_TASK REQUIREMENTS_
Beginning with the first line of the data below, reproduce every line unchanged, ending with the line that holds "return paddle - open_half + boss".

_DATA_

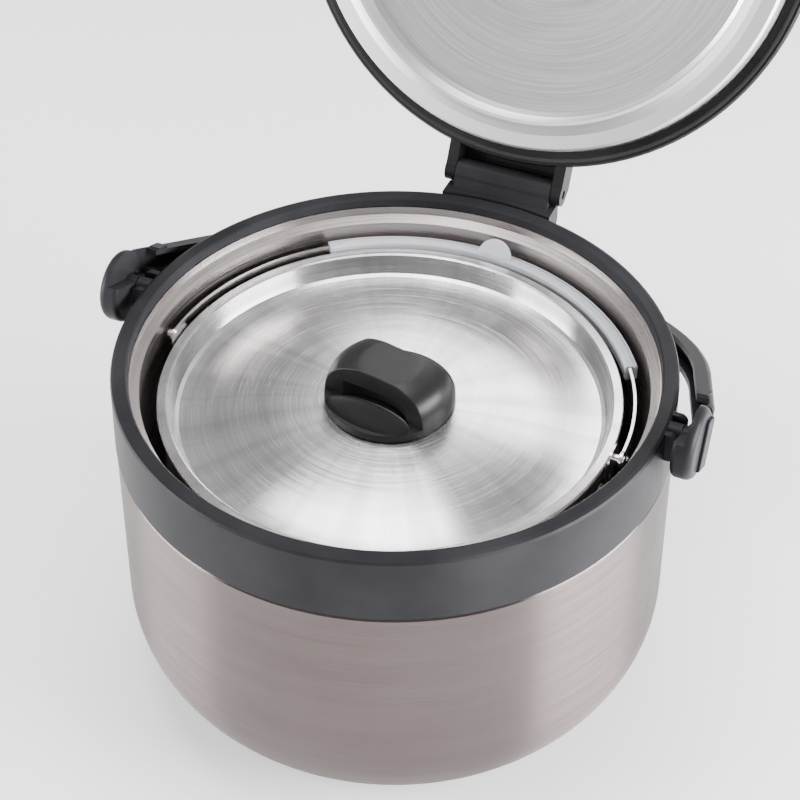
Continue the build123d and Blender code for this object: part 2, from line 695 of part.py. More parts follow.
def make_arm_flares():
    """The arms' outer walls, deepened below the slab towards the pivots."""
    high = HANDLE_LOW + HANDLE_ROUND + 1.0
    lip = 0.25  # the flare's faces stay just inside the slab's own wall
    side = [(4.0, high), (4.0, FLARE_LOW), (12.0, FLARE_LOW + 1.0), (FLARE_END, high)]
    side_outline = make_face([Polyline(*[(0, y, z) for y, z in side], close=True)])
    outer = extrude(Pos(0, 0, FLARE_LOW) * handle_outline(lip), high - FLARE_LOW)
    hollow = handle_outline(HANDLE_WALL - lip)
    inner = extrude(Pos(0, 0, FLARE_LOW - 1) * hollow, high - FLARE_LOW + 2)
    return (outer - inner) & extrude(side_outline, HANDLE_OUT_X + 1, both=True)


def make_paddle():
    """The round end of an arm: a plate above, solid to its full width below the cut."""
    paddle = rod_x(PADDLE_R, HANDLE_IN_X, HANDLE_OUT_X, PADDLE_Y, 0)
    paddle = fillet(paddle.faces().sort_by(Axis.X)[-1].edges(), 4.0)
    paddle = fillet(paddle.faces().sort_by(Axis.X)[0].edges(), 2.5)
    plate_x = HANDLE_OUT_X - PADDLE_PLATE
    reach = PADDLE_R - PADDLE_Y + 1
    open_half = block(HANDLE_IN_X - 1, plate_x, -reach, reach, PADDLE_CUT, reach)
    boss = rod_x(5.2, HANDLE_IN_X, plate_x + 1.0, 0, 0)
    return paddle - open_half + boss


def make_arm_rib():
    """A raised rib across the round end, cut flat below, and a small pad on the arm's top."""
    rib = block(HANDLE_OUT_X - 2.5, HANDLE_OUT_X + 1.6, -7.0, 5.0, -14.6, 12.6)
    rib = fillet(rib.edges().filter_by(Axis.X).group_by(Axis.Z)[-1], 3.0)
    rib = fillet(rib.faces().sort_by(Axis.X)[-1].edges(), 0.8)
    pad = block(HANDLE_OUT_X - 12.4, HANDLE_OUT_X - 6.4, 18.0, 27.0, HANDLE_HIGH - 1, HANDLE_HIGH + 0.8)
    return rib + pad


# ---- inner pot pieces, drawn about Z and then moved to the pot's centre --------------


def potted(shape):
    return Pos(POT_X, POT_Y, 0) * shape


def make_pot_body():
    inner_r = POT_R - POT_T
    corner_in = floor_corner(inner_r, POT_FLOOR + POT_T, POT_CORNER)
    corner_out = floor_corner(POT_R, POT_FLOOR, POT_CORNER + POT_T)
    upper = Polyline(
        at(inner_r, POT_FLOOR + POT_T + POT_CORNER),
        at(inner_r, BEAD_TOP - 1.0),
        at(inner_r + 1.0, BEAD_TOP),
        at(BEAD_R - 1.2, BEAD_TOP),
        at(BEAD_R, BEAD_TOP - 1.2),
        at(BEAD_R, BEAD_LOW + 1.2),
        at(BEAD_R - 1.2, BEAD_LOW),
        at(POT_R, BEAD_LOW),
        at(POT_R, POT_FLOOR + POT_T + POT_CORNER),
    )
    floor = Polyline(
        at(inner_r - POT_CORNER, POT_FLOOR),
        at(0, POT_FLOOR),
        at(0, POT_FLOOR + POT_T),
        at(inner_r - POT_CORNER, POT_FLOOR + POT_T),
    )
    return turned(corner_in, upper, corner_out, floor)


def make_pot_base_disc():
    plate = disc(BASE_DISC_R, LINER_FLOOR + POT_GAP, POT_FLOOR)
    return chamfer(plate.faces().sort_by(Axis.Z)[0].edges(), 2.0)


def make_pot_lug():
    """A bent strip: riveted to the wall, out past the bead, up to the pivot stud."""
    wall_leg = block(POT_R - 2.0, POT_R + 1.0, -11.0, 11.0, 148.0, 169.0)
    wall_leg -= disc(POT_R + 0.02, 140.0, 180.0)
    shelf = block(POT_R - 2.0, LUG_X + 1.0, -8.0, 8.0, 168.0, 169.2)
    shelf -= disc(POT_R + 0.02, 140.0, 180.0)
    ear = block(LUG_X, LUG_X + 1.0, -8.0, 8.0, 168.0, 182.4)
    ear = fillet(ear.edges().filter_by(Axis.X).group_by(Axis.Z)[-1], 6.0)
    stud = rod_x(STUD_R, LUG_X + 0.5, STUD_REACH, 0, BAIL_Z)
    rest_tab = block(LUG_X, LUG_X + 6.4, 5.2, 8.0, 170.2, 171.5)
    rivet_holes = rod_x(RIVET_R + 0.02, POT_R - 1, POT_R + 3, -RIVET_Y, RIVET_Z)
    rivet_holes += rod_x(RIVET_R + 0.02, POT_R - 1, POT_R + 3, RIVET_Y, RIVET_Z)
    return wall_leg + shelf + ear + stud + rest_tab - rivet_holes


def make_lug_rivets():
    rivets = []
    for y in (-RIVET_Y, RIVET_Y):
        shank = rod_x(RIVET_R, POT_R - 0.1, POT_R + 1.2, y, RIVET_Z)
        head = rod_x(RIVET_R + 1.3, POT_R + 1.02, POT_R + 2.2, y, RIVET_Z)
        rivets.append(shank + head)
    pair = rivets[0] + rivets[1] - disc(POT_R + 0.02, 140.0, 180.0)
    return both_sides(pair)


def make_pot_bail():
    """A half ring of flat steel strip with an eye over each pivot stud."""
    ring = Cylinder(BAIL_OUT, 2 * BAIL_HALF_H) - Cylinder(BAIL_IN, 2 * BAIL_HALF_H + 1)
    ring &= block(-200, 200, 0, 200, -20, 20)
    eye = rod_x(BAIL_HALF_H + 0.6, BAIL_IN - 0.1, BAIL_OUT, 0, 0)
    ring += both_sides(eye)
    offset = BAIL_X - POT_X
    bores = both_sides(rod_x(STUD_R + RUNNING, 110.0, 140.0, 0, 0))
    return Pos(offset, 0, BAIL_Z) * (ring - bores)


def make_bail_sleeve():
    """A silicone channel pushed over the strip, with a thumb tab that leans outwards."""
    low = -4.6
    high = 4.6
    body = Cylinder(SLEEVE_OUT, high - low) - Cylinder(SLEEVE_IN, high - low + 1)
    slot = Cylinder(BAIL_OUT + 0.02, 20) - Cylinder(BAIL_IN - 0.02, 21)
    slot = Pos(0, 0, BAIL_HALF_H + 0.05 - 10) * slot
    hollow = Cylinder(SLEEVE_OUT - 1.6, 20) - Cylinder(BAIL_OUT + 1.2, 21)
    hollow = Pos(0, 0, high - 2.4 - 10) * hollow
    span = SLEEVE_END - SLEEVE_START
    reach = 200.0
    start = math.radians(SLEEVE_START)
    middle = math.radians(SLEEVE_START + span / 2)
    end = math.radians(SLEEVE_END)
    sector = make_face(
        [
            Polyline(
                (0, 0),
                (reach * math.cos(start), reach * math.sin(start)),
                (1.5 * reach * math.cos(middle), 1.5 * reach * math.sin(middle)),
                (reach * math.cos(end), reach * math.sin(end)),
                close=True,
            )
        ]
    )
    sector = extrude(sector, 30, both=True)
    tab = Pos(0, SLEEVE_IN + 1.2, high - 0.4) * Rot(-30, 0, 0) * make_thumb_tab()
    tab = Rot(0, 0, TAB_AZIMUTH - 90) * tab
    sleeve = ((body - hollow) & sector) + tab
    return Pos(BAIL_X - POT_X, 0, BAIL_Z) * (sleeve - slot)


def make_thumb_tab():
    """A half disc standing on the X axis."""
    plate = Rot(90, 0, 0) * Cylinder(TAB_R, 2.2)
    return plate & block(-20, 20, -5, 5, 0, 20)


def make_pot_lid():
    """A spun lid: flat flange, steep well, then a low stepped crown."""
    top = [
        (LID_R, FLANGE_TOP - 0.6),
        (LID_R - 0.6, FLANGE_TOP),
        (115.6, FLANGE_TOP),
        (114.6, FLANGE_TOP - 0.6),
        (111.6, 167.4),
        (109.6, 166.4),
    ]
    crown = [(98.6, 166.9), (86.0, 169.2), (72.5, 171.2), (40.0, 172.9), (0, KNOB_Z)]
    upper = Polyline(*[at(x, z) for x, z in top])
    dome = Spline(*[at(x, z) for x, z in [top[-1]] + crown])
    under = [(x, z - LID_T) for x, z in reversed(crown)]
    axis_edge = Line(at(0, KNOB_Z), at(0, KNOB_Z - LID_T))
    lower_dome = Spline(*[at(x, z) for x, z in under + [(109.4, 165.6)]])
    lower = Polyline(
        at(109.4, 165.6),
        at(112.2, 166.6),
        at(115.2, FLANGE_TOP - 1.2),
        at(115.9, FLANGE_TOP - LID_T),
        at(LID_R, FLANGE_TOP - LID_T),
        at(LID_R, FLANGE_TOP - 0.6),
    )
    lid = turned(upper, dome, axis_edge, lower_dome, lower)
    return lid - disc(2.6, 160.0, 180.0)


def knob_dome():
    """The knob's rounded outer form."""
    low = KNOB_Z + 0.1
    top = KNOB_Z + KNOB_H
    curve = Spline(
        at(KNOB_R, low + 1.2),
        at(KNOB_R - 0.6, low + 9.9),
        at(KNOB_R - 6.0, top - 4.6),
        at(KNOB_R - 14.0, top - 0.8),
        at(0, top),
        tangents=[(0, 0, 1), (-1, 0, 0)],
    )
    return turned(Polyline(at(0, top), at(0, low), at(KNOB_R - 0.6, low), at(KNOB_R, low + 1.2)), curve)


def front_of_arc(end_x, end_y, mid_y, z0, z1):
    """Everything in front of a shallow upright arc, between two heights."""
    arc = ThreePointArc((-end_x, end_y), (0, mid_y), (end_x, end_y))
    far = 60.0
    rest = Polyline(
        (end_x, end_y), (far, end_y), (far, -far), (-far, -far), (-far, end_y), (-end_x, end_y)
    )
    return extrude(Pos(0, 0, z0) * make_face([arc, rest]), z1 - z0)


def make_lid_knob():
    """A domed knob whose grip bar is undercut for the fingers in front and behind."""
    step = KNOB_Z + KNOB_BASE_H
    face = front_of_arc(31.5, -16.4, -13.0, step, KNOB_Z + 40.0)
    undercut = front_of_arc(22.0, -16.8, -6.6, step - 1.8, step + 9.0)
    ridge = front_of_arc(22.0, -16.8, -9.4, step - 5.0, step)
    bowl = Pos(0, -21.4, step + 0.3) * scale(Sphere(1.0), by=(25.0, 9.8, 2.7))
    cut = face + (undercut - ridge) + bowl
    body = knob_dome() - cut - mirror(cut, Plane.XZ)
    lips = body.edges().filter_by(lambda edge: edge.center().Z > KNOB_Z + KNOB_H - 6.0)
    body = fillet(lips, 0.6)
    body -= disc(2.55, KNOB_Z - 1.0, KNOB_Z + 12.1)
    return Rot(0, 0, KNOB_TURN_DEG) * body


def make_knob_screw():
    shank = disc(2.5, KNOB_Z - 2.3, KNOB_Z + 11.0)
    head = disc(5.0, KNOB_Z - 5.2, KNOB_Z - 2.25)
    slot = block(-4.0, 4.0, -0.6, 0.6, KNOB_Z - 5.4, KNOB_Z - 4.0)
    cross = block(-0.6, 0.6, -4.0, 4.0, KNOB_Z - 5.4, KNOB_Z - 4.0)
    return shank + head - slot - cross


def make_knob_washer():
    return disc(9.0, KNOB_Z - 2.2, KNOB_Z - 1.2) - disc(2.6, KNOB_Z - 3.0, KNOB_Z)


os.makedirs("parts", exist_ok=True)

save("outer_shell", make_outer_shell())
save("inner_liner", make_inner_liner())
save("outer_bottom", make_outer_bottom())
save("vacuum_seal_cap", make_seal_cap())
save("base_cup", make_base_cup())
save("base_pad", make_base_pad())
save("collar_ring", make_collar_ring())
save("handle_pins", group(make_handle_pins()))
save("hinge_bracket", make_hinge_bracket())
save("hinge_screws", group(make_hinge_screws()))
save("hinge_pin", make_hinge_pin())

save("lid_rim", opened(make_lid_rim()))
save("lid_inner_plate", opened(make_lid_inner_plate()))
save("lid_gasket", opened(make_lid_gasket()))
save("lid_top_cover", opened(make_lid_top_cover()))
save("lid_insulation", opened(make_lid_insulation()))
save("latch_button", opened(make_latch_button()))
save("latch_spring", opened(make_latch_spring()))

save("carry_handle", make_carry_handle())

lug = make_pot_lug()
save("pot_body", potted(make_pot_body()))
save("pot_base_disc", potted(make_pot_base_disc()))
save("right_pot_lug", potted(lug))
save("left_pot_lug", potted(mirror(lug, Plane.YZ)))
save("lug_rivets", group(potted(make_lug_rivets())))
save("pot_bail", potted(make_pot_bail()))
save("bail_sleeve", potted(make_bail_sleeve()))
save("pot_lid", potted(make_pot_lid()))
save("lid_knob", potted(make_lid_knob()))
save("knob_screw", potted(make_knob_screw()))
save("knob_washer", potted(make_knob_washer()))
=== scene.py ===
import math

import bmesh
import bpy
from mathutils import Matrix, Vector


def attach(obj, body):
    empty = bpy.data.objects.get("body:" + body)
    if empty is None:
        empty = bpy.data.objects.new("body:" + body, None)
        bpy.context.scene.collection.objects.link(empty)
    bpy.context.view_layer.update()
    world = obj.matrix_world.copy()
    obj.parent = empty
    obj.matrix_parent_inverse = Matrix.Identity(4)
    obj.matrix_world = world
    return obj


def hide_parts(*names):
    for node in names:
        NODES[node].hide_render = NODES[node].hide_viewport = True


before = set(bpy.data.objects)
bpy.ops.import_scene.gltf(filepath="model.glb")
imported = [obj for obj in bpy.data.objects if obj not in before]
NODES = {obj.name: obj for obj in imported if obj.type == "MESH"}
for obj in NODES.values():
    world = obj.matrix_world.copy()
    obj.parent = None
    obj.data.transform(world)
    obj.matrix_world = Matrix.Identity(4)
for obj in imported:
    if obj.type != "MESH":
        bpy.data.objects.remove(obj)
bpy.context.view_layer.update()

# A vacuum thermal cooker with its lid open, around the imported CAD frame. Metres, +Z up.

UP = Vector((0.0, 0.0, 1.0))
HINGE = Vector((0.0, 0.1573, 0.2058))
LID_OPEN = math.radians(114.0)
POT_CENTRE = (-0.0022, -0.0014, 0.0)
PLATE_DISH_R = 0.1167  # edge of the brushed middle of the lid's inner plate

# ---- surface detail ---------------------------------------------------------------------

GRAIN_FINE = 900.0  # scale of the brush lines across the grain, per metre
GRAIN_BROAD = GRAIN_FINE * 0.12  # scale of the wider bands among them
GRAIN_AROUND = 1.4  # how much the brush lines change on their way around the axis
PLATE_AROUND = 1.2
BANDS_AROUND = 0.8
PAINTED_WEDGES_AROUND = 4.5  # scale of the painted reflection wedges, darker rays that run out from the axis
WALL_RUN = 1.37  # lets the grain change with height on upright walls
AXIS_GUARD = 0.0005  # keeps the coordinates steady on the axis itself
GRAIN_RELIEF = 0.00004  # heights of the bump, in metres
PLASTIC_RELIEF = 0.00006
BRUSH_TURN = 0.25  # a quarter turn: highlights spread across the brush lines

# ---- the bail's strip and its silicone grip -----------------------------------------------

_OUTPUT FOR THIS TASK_
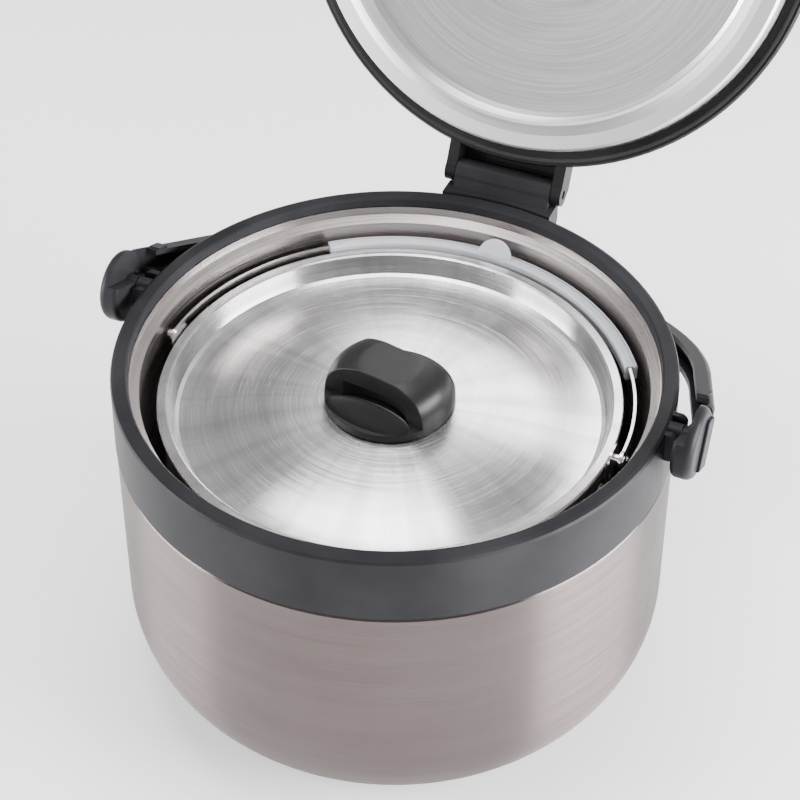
Continue the build123d and Blender code for this object: part 2, from line 695 of part.py. More parts follow.
def make_arm_flares():
    """The arms' outer walls, deepened below the slab towards the pivots."""
    high = HANDLE_LOW + HANDLE_ROUND + 1.0
    lip = 0.25  # the flare's faces stay just inside the slab's own wall
    side = [(4.0, high), (4.0, FLARE_LOW), (12.0, FLARE_LOW + 1.0), (FLARE_END, high)]
    side_outline = make_face([Polyline(*[(0, y, z) for y, z in side], close=True)])
    outer = extrude(Pos(0, 0, FLARE_LOW) * handle_outline(lip), high - FLARE_LOW)
    hollow = handle_outline(HANDLE_WALL - lip)
    inner = extrude(Pos(0, 0, FLARE_LOW - 1) * hollow, high - FLARE_LOW + 2)
    return (outer - inner) & extrude(side_outline, HANDLE_OUT_X + 1, both=True)


def make_paddle():
    """The round end of an arm: a plate above, solid to its full width below the cut."""
    paddle = rod_x(PADDLE_R, HANDLE_IN_X, HANDLE_OUT_X, PADDLE_Y, 0)
    paddle = fillet(paddle.faces().sort_by(Axis.X)[-1].edges(), 4.0)
    paddle = fillet(paddle.faces().sort_by(Axis.X)[0].edges(), 2.5)
    plate_x = HANDLE_OUT_X - PADDLE_PLATE
    reach = PADDLE_R - PADDLE_Y + 1
    open_half = block(HANDLE_IN_X - 1, plate_x, -reach, reach, PADDLE_CUT, reach)
    boss = rod_x(5.2, HANDLE_IN_X, plate_x + 1.0, 0, 0)
    return paddle - open_half + boss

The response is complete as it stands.